> [EXERCISE TASK]:
Restate, exactly and only, the lines from the first through the line containing "from math import".

= = = =

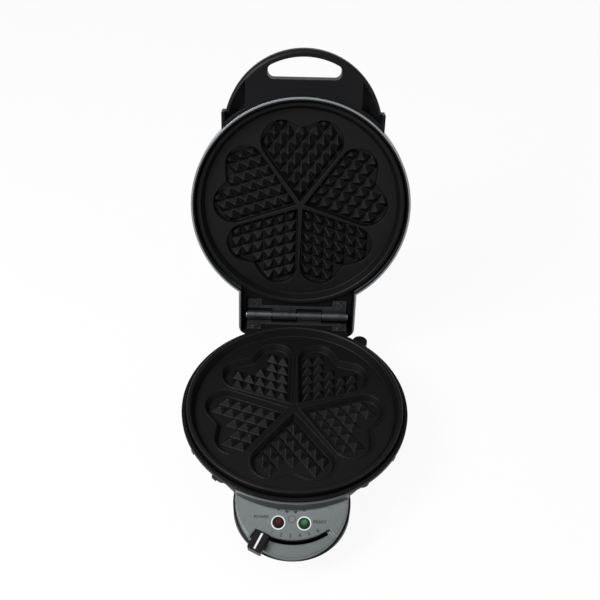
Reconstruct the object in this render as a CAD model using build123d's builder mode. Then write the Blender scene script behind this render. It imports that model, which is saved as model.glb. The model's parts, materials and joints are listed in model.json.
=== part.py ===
from build123d import *
import os
from math import asin, atan2, cos, degrees, pi, radians, sin, sqrt, tan

os.makedirs("parts", exist_ok=True)

# Electric waffle maker for five hearts, shown with its lid open.
# Millimetres. +Z is up, the floor is z = 0, and the origin lies on the floor under the
# middle of the lower plate. The control panel and the closed handle point towards -Y.

# ---------------------------------------------------------------- driving dimensions
# Base housing
plate_radius = 102.6        # edge of both cast plates
rim_margin = 4.9            # edge of the plates to the outside of the housing
rim_radius = plate_radius + rim_margin     # outside of the black housing at its top edge
rim_height = 62.0           # top edge above the floor
rim_band = 4.0              # upright band below the top edge
rim_lip = 3.4               # thickness of the housing at its top edge
waist_draw = 15.0           # the housing has drawn in by this halfway down
waist_radius = rim_radius - waist_draw
bottom_draw = 23.5          # and by this at the underside
bottom_radius = rim_radius - bottom_draw
base_clearance = 6.0        # underside above the floor
shell_wall = 2.4
ledge_drop = 4.0            # seat of the lower plate below the top edge
ledge_width = 7.0
ledge_thickness = 2.6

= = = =

> [ANSWER IN FULL]:
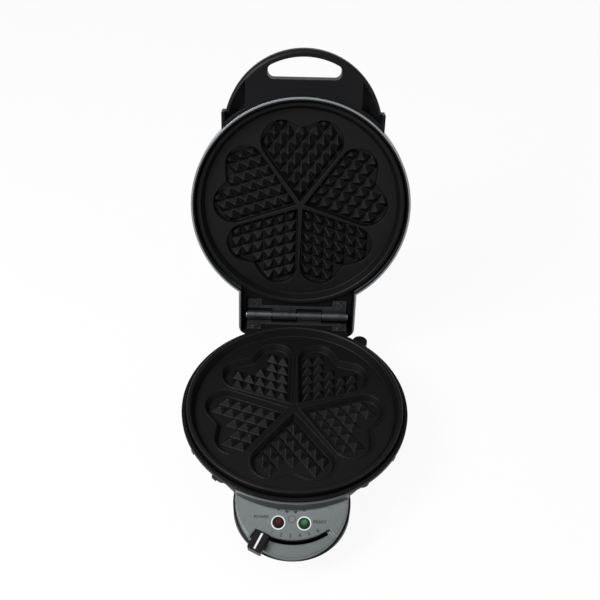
Reconstruct the object in this render as a CAD model using build123d's builder mode. Then write the Blender scene script behind this render. It imports that model, which is saved as model.glb. The model's parts, materials and joints are listed in model.json.
=== part.py ===
from build123d import *
import os
from math import asin, atan2, cos, degrees, pi, radians, sin, sqrt, tan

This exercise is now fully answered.